**Input rows**
──────

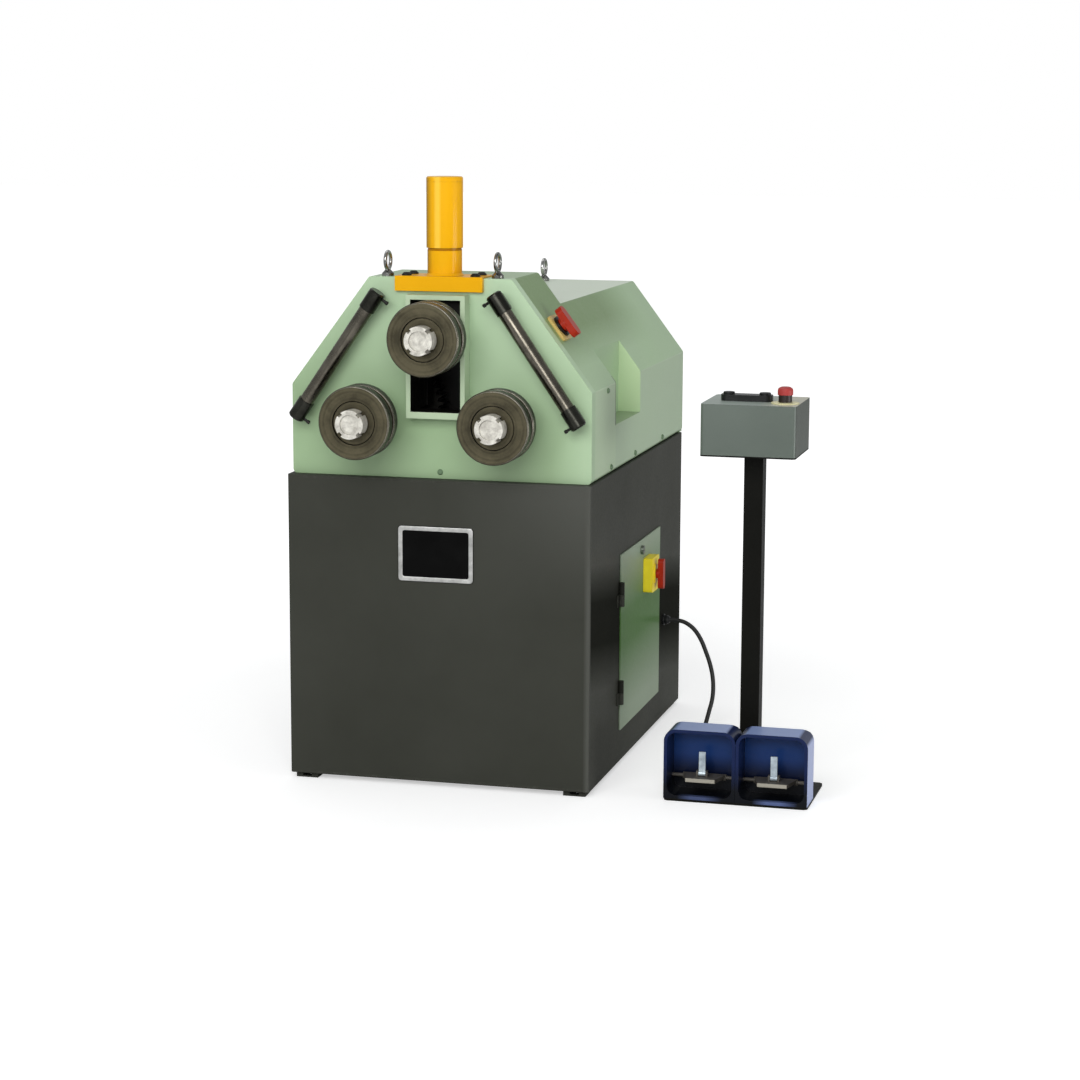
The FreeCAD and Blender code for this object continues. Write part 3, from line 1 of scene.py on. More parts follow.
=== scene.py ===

──────

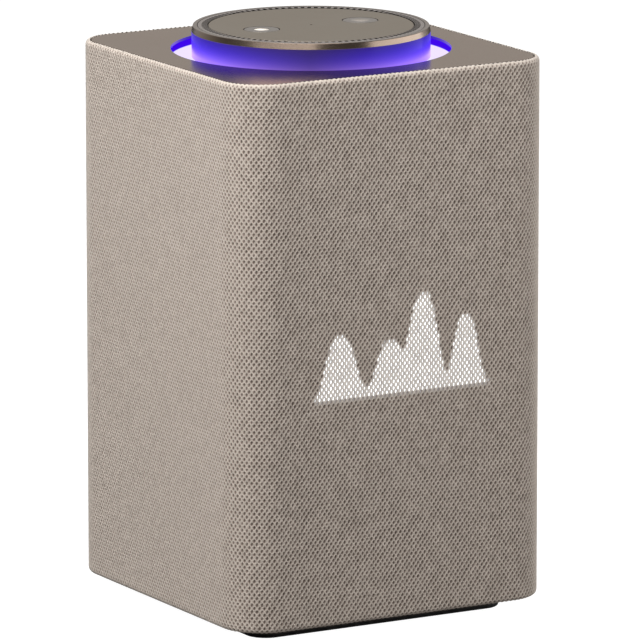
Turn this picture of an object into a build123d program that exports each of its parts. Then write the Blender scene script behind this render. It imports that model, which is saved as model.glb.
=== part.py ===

──────

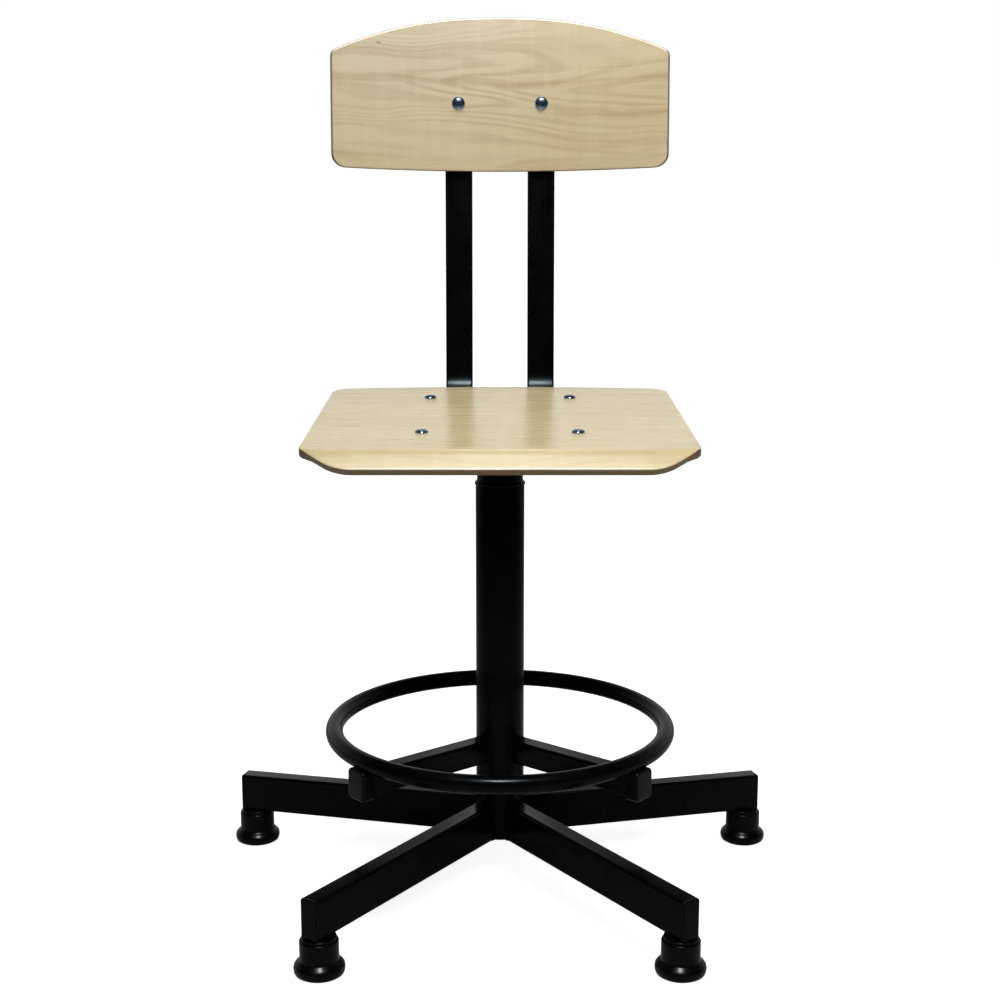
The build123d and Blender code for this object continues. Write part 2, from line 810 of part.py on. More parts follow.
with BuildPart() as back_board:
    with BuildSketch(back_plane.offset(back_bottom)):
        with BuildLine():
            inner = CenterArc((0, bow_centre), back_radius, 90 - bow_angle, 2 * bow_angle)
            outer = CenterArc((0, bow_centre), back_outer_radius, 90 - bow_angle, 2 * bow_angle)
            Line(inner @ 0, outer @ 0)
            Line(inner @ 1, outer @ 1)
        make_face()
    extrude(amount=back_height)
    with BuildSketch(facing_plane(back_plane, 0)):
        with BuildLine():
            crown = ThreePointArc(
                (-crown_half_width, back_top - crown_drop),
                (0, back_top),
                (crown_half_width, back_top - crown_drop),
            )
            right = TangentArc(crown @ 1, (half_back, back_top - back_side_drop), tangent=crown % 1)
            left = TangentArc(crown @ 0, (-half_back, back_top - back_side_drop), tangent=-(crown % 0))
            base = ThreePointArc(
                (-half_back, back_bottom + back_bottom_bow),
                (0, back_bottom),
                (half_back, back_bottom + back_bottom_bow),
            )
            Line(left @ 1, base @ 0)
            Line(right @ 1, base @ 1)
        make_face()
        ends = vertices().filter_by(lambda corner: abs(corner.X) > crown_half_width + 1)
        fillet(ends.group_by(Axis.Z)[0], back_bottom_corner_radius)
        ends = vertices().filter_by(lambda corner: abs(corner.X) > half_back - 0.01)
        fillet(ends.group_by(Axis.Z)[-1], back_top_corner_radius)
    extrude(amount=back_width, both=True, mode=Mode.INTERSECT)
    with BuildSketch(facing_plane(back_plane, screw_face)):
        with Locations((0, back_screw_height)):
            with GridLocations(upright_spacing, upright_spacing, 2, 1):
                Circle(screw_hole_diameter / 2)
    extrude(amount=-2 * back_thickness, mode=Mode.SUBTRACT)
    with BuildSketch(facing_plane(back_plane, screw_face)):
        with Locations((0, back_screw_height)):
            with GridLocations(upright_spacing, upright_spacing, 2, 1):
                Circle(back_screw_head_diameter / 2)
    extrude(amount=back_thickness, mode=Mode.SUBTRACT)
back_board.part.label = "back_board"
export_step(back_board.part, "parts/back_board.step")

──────

**Exercise task**
Look through the material above and pick out each line holding the word "More".

**Full answer**
The FreeCAD and Blender code for this object continues. Write part 3, from line 1 of scene.py on. More parts follow.
The build123d and Blender code for this object continues. Write part 2, from line 810 of part.py on. More parts follow.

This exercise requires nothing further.